[Problem statement] Copy each line of the data below with the word "context".
#####
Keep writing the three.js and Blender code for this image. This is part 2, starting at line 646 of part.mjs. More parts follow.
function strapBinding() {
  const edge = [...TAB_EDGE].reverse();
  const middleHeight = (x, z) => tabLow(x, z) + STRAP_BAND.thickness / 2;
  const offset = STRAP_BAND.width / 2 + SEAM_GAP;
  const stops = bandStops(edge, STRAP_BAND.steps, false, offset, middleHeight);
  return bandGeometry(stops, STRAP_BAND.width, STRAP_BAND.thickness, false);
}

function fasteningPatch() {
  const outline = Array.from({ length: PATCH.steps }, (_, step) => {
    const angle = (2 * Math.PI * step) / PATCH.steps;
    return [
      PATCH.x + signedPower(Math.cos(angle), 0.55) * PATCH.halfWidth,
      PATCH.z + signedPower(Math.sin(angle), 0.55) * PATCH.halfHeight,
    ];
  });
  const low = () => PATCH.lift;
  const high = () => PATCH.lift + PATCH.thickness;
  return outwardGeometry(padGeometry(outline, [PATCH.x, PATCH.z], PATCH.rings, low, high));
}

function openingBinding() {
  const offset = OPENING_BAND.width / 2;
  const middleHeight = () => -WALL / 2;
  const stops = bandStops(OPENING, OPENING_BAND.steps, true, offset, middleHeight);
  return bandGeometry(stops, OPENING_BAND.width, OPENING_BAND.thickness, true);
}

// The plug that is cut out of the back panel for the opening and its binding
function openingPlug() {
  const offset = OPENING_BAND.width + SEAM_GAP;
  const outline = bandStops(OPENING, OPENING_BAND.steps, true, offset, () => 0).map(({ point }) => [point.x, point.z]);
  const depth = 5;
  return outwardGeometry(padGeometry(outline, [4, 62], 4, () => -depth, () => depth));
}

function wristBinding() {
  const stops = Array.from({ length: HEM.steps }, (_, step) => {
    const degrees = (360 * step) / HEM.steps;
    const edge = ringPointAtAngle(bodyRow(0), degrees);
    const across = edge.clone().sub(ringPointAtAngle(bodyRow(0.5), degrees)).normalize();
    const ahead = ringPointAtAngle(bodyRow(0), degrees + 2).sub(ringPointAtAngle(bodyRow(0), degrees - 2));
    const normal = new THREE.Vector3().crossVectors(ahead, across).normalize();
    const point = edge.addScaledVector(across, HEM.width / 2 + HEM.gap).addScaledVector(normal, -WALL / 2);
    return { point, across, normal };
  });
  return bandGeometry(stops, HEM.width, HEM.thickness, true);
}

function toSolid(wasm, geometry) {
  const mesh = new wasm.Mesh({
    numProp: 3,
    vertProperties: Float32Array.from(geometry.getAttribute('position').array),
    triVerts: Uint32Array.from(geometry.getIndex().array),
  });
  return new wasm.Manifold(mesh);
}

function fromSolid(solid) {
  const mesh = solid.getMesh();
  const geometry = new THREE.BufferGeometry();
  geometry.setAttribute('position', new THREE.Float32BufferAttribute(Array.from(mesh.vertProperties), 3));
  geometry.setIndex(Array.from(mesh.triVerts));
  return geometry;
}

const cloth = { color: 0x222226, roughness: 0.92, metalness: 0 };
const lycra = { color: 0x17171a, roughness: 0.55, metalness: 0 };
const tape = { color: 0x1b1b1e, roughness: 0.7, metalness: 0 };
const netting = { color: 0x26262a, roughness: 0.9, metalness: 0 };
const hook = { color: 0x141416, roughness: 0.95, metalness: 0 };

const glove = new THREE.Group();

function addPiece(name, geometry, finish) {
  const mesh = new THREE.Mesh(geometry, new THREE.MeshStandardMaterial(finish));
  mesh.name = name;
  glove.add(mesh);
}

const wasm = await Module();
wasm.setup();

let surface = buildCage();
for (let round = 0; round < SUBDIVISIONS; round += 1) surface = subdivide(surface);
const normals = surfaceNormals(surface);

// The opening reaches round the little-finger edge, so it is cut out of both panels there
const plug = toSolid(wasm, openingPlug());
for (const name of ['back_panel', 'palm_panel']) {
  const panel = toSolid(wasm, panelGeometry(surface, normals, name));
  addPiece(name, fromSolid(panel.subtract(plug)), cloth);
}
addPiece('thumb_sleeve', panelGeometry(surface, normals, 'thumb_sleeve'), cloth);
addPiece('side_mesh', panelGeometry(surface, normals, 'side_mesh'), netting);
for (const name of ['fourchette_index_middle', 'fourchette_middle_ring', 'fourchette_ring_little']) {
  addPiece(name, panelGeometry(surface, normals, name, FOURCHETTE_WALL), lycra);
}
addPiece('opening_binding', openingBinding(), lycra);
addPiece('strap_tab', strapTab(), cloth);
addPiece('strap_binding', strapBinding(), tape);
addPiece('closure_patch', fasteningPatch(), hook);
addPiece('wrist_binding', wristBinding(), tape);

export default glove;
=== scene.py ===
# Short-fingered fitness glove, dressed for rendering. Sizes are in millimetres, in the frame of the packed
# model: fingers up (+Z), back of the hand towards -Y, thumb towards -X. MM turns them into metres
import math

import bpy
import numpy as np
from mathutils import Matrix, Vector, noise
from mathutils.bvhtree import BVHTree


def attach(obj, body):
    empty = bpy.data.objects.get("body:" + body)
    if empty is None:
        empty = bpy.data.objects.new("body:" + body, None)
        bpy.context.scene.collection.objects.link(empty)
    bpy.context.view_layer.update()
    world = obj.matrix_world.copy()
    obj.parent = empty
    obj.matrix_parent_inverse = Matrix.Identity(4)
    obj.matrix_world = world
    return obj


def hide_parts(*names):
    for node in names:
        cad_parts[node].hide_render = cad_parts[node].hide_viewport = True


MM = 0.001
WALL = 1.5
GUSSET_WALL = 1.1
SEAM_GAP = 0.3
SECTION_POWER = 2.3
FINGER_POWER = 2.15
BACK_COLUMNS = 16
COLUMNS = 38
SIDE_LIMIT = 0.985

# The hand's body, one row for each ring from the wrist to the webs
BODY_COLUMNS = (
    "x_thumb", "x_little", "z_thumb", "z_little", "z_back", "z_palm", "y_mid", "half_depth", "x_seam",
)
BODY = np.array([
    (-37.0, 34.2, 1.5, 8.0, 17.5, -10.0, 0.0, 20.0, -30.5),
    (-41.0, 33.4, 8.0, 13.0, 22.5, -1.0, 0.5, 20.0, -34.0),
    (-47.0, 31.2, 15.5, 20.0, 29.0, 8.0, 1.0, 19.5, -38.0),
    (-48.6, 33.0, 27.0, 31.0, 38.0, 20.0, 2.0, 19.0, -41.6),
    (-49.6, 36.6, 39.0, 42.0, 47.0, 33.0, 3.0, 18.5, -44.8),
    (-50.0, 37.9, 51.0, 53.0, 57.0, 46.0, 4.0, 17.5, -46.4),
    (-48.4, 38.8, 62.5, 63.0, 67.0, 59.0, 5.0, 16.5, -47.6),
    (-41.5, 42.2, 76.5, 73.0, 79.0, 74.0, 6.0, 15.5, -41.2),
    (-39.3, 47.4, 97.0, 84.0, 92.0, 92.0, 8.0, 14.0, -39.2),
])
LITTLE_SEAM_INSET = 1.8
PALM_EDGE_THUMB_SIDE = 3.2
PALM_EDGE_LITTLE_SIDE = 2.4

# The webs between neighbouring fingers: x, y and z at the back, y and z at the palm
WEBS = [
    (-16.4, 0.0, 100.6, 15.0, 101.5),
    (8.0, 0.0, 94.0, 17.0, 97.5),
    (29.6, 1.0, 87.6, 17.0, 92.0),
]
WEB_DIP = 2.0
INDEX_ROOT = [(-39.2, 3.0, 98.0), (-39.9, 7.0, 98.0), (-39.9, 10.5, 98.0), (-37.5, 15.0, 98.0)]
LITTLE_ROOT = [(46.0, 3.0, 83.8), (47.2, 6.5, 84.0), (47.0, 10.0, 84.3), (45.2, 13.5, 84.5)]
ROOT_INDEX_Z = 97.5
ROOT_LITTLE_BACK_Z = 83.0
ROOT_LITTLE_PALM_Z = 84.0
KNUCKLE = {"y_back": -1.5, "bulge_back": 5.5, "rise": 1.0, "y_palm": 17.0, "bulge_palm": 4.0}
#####
[The result]
        bpy.context.scene.collection.objects.link(empty)
    bpy.context.view_layer.update()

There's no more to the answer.